Le PLF pour 2019 introduit ainsi un nouveau régime moins favorable aux agriculteurs. Les éléments qui suivent permettent de s'en convaincre :
Exemple 1 :
M. X. est agriculteur. Bénéfice annuel pour les 5 années (bénéfice stable) : 29 000 €.
Régime actuel :
. 1ère année : abattement de 100 % = pas d'imposition
. 4 années suivantes : abattement de 50 % = bénéfice imposable de 14 500 €.
PLF pour 2019 :
. 1ère année : abattement de 100 % = pas d'imposition
. 4 années suivantes : abattement de 50 % = bénéfice imposable de 14 500 €.
Donc pas de différence de traitement dans cette hypothèse.
Exemple 2 :
M. X. est agriculteur. Bénéfice annuel pour les 5 années (bénéfice stable) : 34 000 €.
Régime actuel :
. 1ère année : abattement de 100 % = pas d'imposition
. 4 années suivantes : abattement de 50 % = bénéfice imposable de 14 500 €.
PLF pour 2019 :
. 1ère année : abattement de 100 % sur la fraction inférieure à 29 276 €.

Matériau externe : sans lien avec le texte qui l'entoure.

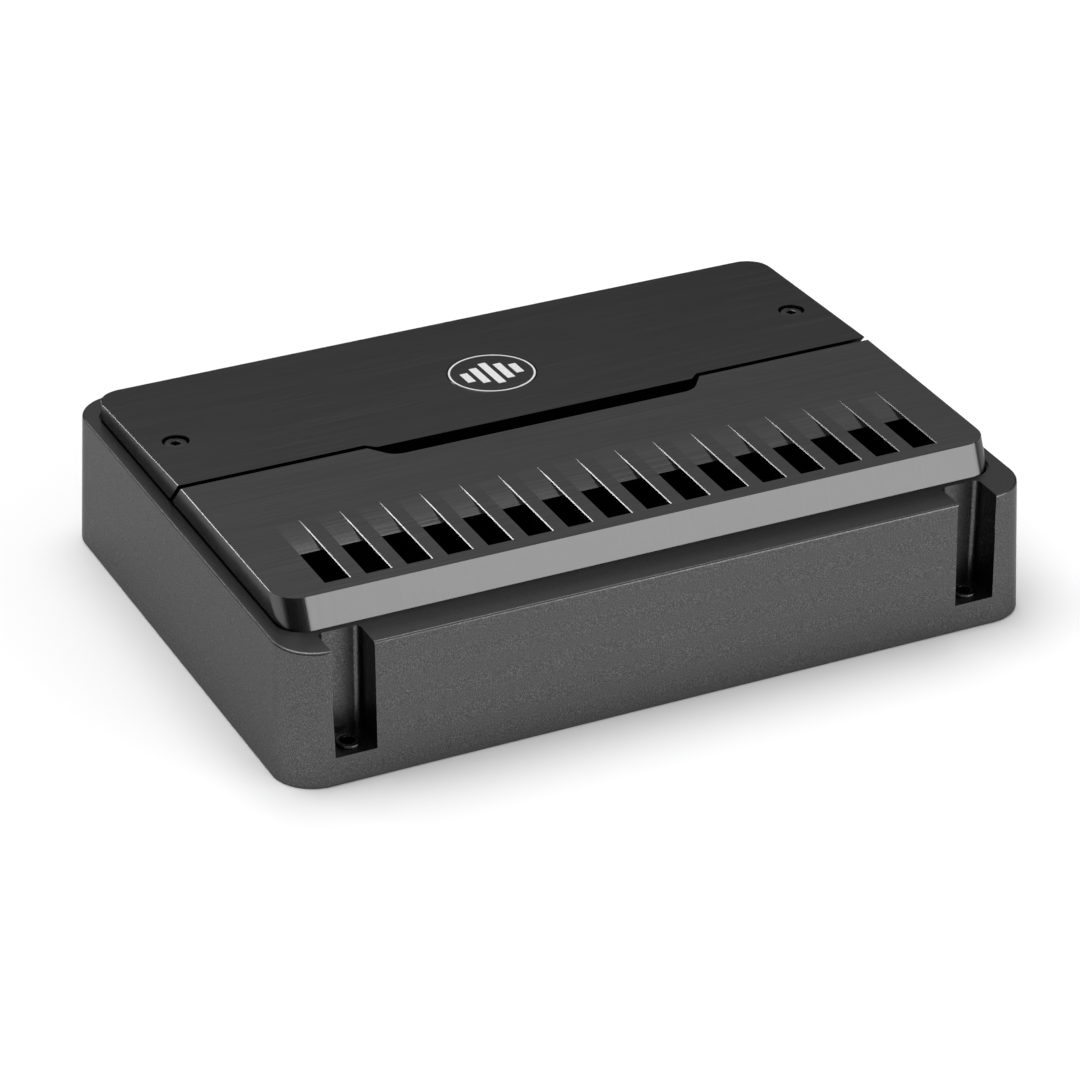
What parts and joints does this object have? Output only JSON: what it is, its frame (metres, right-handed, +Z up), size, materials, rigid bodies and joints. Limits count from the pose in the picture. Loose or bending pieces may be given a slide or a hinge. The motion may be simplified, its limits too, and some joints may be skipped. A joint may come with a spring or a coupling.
{
  "type": "car amplifier",
  "caption": "Compact car amplifier: die-cast chassis with mounting channels, slotted vent cover, lift-off access cover over adjusters and switches, and a panel of sockets and wire terminals.",
  "frame": {"origin": "centre of the chassis base, at the lowest face", "axes": "+X along the length to the right seen from the vent side, +Y towards the connection side, +Z up"},
  "size_m": [0.2486, 0.18, 0.053],
  "materials": {
    "cast_paint": "fine-grained charcoal metallic paint on a die casting",
    "black_anodised": "black anodised, brushed along the length, bright-cut edges",
    "black_steel": "black oxide or black painted steel",
    "zinc_steel": "zinc plated, satin",
    "silver_inlay": "black anodised disc with a bright ring and mark",
    "black_plastic": "moulded black, slightly grained",
    "grey_plastic": "moulded mid grey",
    "white_plastic": "moulded off-white",
    "nickel": "nickel plated",
    "circuit_board": "green solder mask",
    "copper_winding": "enamelled copper wire, wound",
    "capacitor_sleeve": "dark shrink sleeve with a plain can top",
    "thermal_pad": "soft grey pad",
    "light_lens": "translucent green lens"
  },
  "bodies": {
    "chassis": {"chassis": "cast_paint", "vent_cover": "black_anodised", "heatsink": "black_anodised", "bottom_plate": "black_steel", "bottom_screw_1": "black_steel", "bottom_screw_2": "black_steel", "bottom_screw_3": "black_steel", "bottom_screw_4": "black_steel", "mounting_eyelet_front_left": "black_steel", "mounting_eyelet_front_right": "black_steel", "mounting_eyelet_rear_left": "black_steel", "mounting_eyelet_rear_right": "black_steel", "control_panel": "black_steel", "connection_panel": "black_plastic", "power_terminal_block": "black_plastic", "speaker_terminal_block": "black_plastic", "rca_housing": "black_plastic", "remote_level_jack": "black_plastic", "potentiometer_1": "black_plastic", "potentiometer_2": "black_plastic", "potentiometer_3": "black_plastic", "potentiometer_4": "black_plastic", "power_module_1": "black_plastic", "power_module_2": "black_plastic", "power_module_3": "black_plastic", "rca_socket_1": "nickel", "rca_socket_2": "nickel", "rca_socket_3": "nickel", "rca_socket_4": "nickel", "status_light": "light_lens", "control_board": "circuit_board", "main_board": "circuit_board", "switch_body_1": "zinc_steel", "switch_body_2": "zinc_steel", "switch_body_3": "zinc_steel", "module_clamp_bar": "zinc_steel", "thermal_pad": "thermal_pad", "power_transformer": "copper_winding", "input_choke": "copper_winding", "capacitor_1": "capacitor_sleeve", "capacitor_2": "capacitor_sleeve", "capacitor_3": "capacitor_sleeve", "capacitor_4": "capacitor_sleeve"},
    "access_cover": {"access_cover": "black_anodised", "emblem_disc": "silver_inlay"},
    "cover_screw_left": {"cover_screw_left": "black_steel"},
    "cover_screw_right": {"cover_screw_right": "black_steel"},
    "adjuster_knob_1": {"adjuster_knob_1": "grey_plastic"},
    "adjuster_knob_2": {"adjuster_knob_2": "grey_plastic"},
    "adjuster_knob_3": {"adjuster_knob_3": "grey_plastic"},
    "adjuster_knob_4": {"adjuster_knob_4": "grey_plastic"},
    "switch_slider_1": {"switch_slider_1": "white_plastic"},
    "switch_slider_2": {"switch_slider_2": "white_plastic"},
    "switch_slider_3": {"switch_slider_3": "white_plastic"},
    "power_clamp_screw_1": {"power_clamp_screw_1": "nickel"},
    "power_clamp_screw_2": {"power_clamp_screw_2": "nickel"},
    "speaker_clamp_screw_1": {"speaker_clamp_screw_1": "nickel"},
    "speaker_clamp_screw_2": {"speaker_clamp_screw_2": "nickel"},
    "speaker_clamp_screw_3": {"speaker_clamp_screw_3": "nickel"},
    "speaker_clamp_screw_4": {"speaker_clamp_screw_4": "nickel"}
  },
  "joints": [
    {"name": "access_cover_lift", "type": "slide", "parent": "chassis", "child": "access_cover", "axis": [0, 0, 1], "range_m": [0, 0.045]},
    {"name": "cover_screw_left_turn", "type": "hinge", "parent": "access_cover", "child": "cover_screw_left", "pos_m": [-0.107, 0.037, 0.0495], "axis": [0, 0, 1], "range_deg": [0, 720]},
    {"name": "cover_screw_right_turn", "type": "hinge", "parent": "access_cover", "child": "cover_screw_right", "pos_m": [0.107, 0.037, 0.0495], "axis": [0, 0, 1], "range_deg": [0, 720]},
    {"name": "adjuster_knob_1_turn", "type": "hinge", "parent": "chassis", "child": "adjuster_knob_1", "pos_m": [-0.075, 0.027, 0.046], "axis": [0, 0, 1], "range_deg": [-140, 140]},
    {"name": "adjuster_knob_2_turn", "type": "hinge", "parent": "chassis", "child": "adjuster_knob_2", "pos_m": [-0.045, 0.027, 0.046], "axis": [0, 0, 1], "range_deg": [-140, 140]},
    {"name": "adjuster_knob_3_turn", "type": "hinge", "parent": "chassis", "child": "adjuster_knob_3", "pos_m": [-0.015, 0.027, 0.046], "axis": [0, 0, 1], "range_deg": [-140, 140]},
    {"name": "adjuster_knob_4_turn", "type": "hinge", "parent": "chassis", "child": "adjuster_knob_4", "pos_m": [0.015, 0.027, 0.046], "axis": [0, 0, 1], "range_deg": [-140, 140]},
    {"name": "switch_slider_1_slide", "type": "slide", "parent": "chassis", "child": "switch_slider_1", "axis": [1, 0, 0], "range_m": [-0.002, 0.002]},
    {"name": "switch_slider_2_slide", "type": "slide", "parent": "chassis", "child": "switch_slider_2", "axis": [1, 0, 0], "range_m": [-0.002, 0.002]},
    {"name": "switch_slider_3_slide", "type": "slide", "parent": "chassis", "child": "switch_slider_3", "axis": [1, 0, 0], "range_m": [-0.002, 0.002]},
    {"name": "power_clamp_screw_1_drive", "type": "slide", "parent": "chassis", "child": "power_clamp_screw_1", "axis": [0, 0, -1], "range_m": [0, 0.0065]},
    {"name": "power_clamp_screw_2_drive", "type": "slide", "parent": "chassis", "child": "power_clamp_screw_2", "axis": [0, 0, -1], "range_m": [0, 0.0065]},
    {"name": "speaker_clamp_screw_1_drive", "type": "slide", "parent": "chassis", "child": "speaker_clamp_screw_1", "axis": [0, 0, -1], "range_m": [0, 0.0035]},
    {"name": "speaker_clamp_screw_2_drive", "type": "slide", "parent": "chassis", "child": "speaker_clamp_screw_2", "axis": [0, 0, -1], "range_m": [0, 0.0035]},
    {"name": "speaker_clamp_screw_3_drive", "type": "slide", "parent": "chassis", "child": "speaker_clamp_screw_3", "axis": [0, 0, -1], "range_m": [0, 0.0035]},
    {"name": "speaker_clamp_screw_4_drive", "type": "slide", "parent": "chassis", "child": "speaker_clamp_screw_4", "axis": [0, 0, -1], "range_m": [0, 0.0035]}
  ]
}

Abattement de 60 % sur la fraction excédant 34 000 – 29276 = 4724 € * 60 % = 2834.
Donc bénéfice imposable = 4724 – 2834 = 1890.
. 4 années suivantes : abattement de 50 % pour la fraction inférieure à 29 276 € + abattement de 30 % pour la fraction entre 29 276 et 58 552. Donc bénéfice imposable = (29276 * 50 %) + ((34000‑29276) *30 %) = 14638 + 3307 = 17 945 €
Dans ce second exemple, le PLF pour 2019 est donc à l'origine d'une augmentation du bénéfice imposable de l'agriculteur.
Surtout, les exemples venant d'être développés reposent sur un bénéfice stable de l'agriculteur, ce qui correspond rarement à la situation réelle. Dès lors, en présence d'une situation qui se dégraderait au fur et à mesure des années, son traitement fiscal serait moins bon qu'en application des dispositions actuellement en vigueur. En d'autres termes, la réduction de l'avantage fiscal existant se trouve nécessairement amplifiée si le bénéfice de l'agriculteur baisse d'une année sur l'autre.
De plus, le régime actuel a le mérite de la simplicité. Le PLF pour 2019 introduit un régime beaucoup plus complexe, difficilement intelligible pour les agriculteurs. En pratique, l'introduction d'un système de tranches pourrait conduire l'agriculteur à ne pas révéler l'ensemble de ses bénéfices afin de rester en dessous de la tranche supérieure.
En outre, comme tout régime juridique introduisant un traitement fiscal par tranche, un effet de seuil existera, et aucun dispositif n'est prévu pour atténuer ces potentiels effets de seuil.
Enfin, l'ensemble des représentants de la nation ont nécessairement connaissance de l'instabilité pouvant toucher, sur le long terme, la profession d'agriculteur. En effet, il est tout à fait possible que les 5 premières années soient réussies et que la situation devienne critique à partir de la 6e année. Le régime actuel vise donc à accorder un avantage fiscal à des professionnels passionnés par leur métier, décidant de l'exercer malgré les risques qu'il comporte. Il n'apparaît donc pas judicieux de réduire l'avantage fiscal leur étant octroyé. Une telle mesure aurait d'ailleurs certainement pour effet de décourager les jeunes souhaitant devenir agriculteur dans un futur plus ou moins proche.
Ainsi, au regard de l'ensemble des éléments évoqués précédemment, il ne semble pas opportun de réduire l'avantage fiscal accordé à cette catégorie professionnelle. Les économies ne sont assurément pas à réaliser dans ce secteur d'activité.
Il y a donc lieu de procéder à la suppression de l'article 53 du PLF pour 2019.